The production establishes its base of operations in a souvenir shop, the proprietor of which makes a host of unsubstantiated claims, asserting that they’ll find panthers and bears in the Everglades. Hoping to avoid another incident like the one with Alice, Raven asks Mickey to stay close to Badger during the shooting. Each night, a helicopter will transport him to a luxury hotel in Miami.

Chapter 11 Summary

Mickey, Wahoo, Tuna, and the production team charter an airboat to scout locations. Mickey is angry when the driver treats them like tourists and insists that a stuffed alligator is real. The driver, equally angered by Mickey’s insolence, throws him overboard and drives away.

Later, while the production crew prepares the episode’s first film site, Wahoo and Tuna relax on the porch of the souvenir shop. She asks him if he has a girlfriend, and he responds in the negative. They soon establish a sense of intimacy, and Wahoo tells her about his family’s financial problems. Wahoo fears that Mickey’s behavior will cost them the job, but Tuna reassures him. Just then, Raven approaches, warning Wahoo that Mickey is already causing problems.

They all board the airboat that will ferry them to the campsite for the night. As the driver speeds through the thick sedge, Wahoo spots something in the water. It’s Mickey, paddling through the swamp atop the stuffed alligator. The driver barrels right toward him, making no attempt to swerve out of the way, so Wahoo throws his backpack at the driver, knocking the man’s foot off the accelerator. The boat stalls, drifting right up to Mickey, who calmly hauls himself onboard. Meanwhile, Badger’s helicopter passes overhead, flying him to the hotel.

Chapter 12 Summary

At the Crays’ campsite, Wahoo worries about how to contact his mother; Mickey’s phone is now lost in the swamp. When Tuna decides to take a walk, Mickey tells his son to be a “gentleman” and accompany her. They soon come upon the film crew’s camp, and when a crew member drops a copy of the shooting script, Wahoo retrieves it and takes it back to their own campsite. The script calls for Badger to hike through the Everglades, pull a wild animal from the water, and kill it with his bare hands. Wahoo knows that his father will be livid if he learns of this. Tuna, who has always been fan of the show, is now disappointed in her own naiveté.
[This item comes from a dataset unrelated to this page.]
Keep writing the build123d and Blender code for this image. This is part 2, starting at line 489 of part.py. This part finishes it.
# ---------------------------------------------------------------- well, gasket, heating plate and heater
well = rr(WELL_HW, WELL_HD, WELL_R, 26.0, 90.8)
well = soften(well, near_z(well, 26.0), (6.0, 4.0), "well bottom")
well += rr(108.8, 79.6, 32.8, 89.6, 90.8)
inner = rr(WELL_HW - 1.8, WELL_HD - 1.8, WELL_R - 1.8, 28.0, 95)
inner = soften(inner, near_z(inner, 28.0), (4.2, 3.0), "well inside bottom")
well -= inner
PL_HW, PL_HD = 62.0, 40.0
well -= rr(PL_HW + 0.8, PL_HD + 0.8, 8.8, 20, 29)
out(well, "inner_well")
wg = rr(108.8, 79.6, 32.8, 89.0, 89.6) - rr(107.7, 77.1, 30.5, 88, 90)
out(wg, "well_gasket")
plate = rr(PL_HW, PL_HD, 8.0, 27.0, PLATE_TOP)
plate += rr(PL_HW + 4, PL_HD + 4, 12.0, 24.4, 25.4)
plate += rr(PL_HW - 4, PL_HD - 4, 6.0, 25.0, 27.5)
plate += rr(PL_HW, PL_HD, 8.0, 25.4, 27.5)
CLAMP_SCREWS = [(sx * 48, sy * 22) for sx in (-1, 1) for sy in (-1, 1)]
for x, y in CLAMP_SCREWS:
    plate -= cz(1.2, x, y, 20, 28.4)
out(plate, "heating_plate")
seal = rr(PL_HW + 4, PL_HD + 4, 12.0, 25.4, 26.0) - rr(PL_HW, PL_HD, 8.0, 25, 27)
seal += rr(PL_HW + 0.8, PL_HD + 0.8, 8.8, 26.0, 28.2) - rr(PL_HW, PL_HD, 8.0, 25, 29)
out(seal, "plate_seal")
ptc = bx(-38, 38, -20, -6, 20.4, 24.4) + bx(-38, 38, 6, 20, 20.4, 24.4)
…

Meanwhile, Badger basks in his luxurious hotel room, which also features a Jacuzzi, and ponders the best way to make the Everglades episode his most thrilling yet. His contract will soon expire, and he decides that the best way to negotiate a big raise (and pay off his new yacht) is to generate big ratings, even if it means coming face-to-face with the untamed wilderness.

Chapter 13 Summary

Wahoo awakens from a dream in which he is trying to defend Tuna from her abusive father. After a quick breakfast, Wahoo, Mickey, and Tuna join the rest of the crew and take the airboats to the first filming site. They arrive at a remote location and wait for Badger. Soon, a helicopter approaches, hovering over the site, and Badger parachutes out, landing perfectly in the middle of the swamp. When they fish him out of the water, however, they discover that it’s not Badger at all, but a stuntman. A separate helicopter delivers Badger in a basket.
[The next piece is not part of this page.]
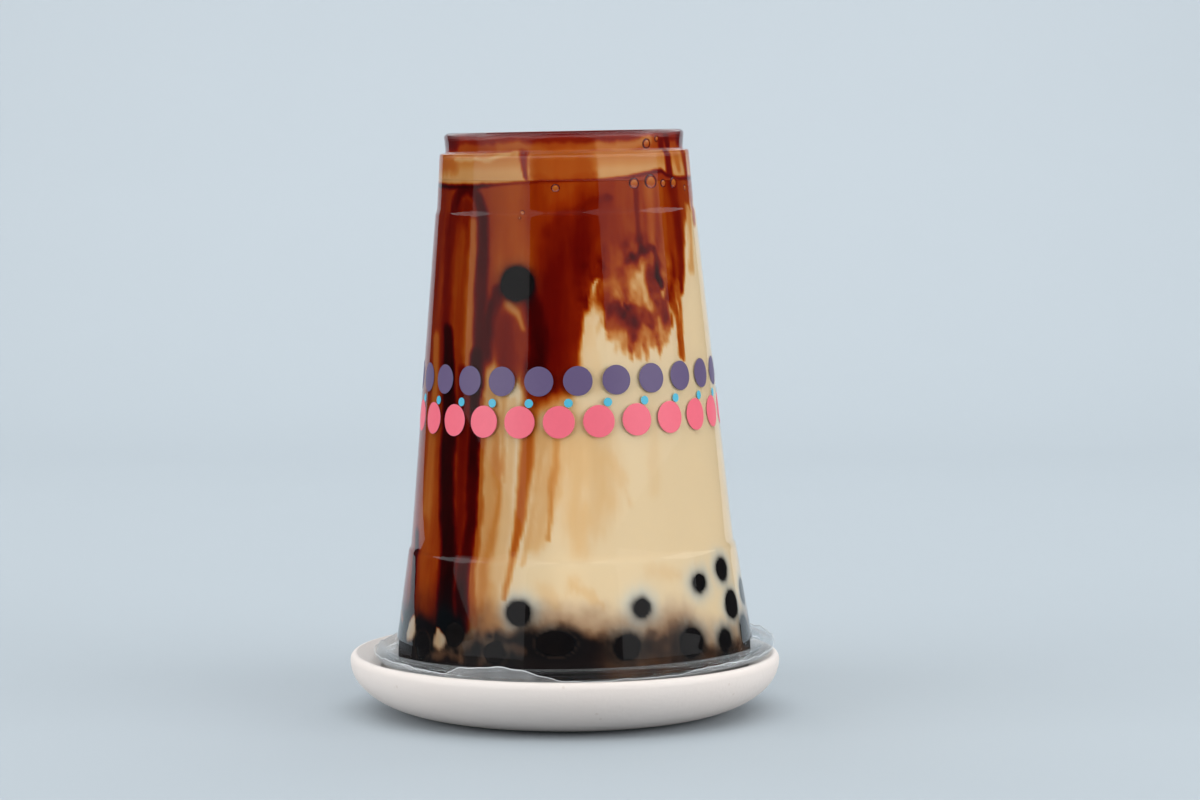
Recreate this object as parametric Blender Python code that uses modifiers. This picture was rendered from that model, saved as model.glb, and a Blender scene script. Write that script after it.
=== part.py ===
"""Bubble tea in a clear sealed cup that stands upside down on a round white dish.

Metres, +Z up. The origin is on the floor under the middle of the dish, and +X is the viewer's right.
The cup, its film and all that is in it hang on one empty, whose own origin is the middle of the cup's mouth:
the cup sits a little off the middle of the dish and leans, because its rim lies on the dish's sloping lip.
Azimuths run round the cup from its front, -Y, towards +X.
"""

import math
import random

import bmesh
import bpy
from mathutils import Matrix, Vector

SEGMENTS = 36
MERGE = 0.00001
GAP = 0.0003

# Dish
DISH_RADIUS = 0.0513
DISH_FOOT_RADIUS = 0.0310
DISH_WIDEST_HEIGHT = 0.0122
DISH_CREST_RADIUS = 0.0499
DISH_CREST_HEIGHT = 0.0139
DISH_SLOPE_RADIUS = 0.0440
DISH_SLOPE_HEIGHT = 0.0113
DISH_WELL_RADIUS = 0.0330
DISH_WELL_HEIGHT = 0.0052

# Cup, as heights above its mouth
CUP_HEIGHT = 0.1245
CUP_OFFSET = 0.0023
CUP_MOUTH_HEIGHT = 0.0135
CUP_LEAN = math.radians(1.15)
WALL = 0.0007
BEAD_RADIUS = 0.00145
BEAD_CENTRE_RADIUS = 0.0461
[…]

Mickey and Wahoo leap into the waist-high water and search for a suitable snake for Badger to capture and kill. Mickey catches a harmless three-foot water snake and stows it in his shirt, knowing that his body heat will make the snake more difficult to handle. When he releases it into the water, Badger grabs it, and the snake goes wild, biting him repeatedly. He is finally forced to let it go, and the crew fishes Badger out of the water.

Chapter 14 Summary

After his wounds are treated, Badger calls it quits for the day, but his helicopter is grounded due to bad weather, so he has to rough it with the rest of the crew. When the storm rolls in, Wahoo and Tuna take refuge in Tuna’s tent. She tells him that her encyclopedic knowledge of taxonomy is her coping mechanism to deal with her abusive father and forget about the fact that the bank is foreclosing on their house. Feeling guilty for his own comparatively easy life, Wahoo steps out and walks through the storm. He wanders past the crew’s camp, and Raven beckons him under the catering tent and gives him a dry jacket. She has a satellite phone and agrees to let Wahoo call his mother. He tells her about Tuna and her abusive father, and suddenly, the injustice of life hits him hard. Raven tells Wahoo to take Tuna to the police when the job is over. The storm doesn’t relent, and Badger is furious at having to spend the night in a tent. Suddenly, a bat appears under the food canopy, sluggish and “quivering.” Badger decides to make the bat his perfunctory meal.

Chapters 10-14 Analysis

In these chapters, cracks begin to fracture the characters’ various façades as the stress of the remote environment affects them in different ways. For example, Tuna responds to her growing sense of familiarity with Wahoo by confiding that her knowledge of animal species is really a coping mechanism for distracting her from her ongoing family trauma. Likewise, even the aloof Raven Stark lets down her guard for a moment and expresses a moment of empathy for Wahoo when he wants to call his mother. For his part, Wahoo, who shows preternatural resourcefulness whenever he is keeping his father on task, reverts to the vulnerable boy he really is in the face of Tuna’s plight. Despite the wildness of the family menagerie, he has lived a relatively sheltered life in many ways, and the horror of Tuna’s situation is too much for him to handle. A phone call to his mother is the only solution, and yet the best she can do is tell him to “be strong.” Thus, Wahoo’s mettle is forged with tough love, and the narrative implies that he will need every bit of that mettle to survive in a harsh, unforgiving world.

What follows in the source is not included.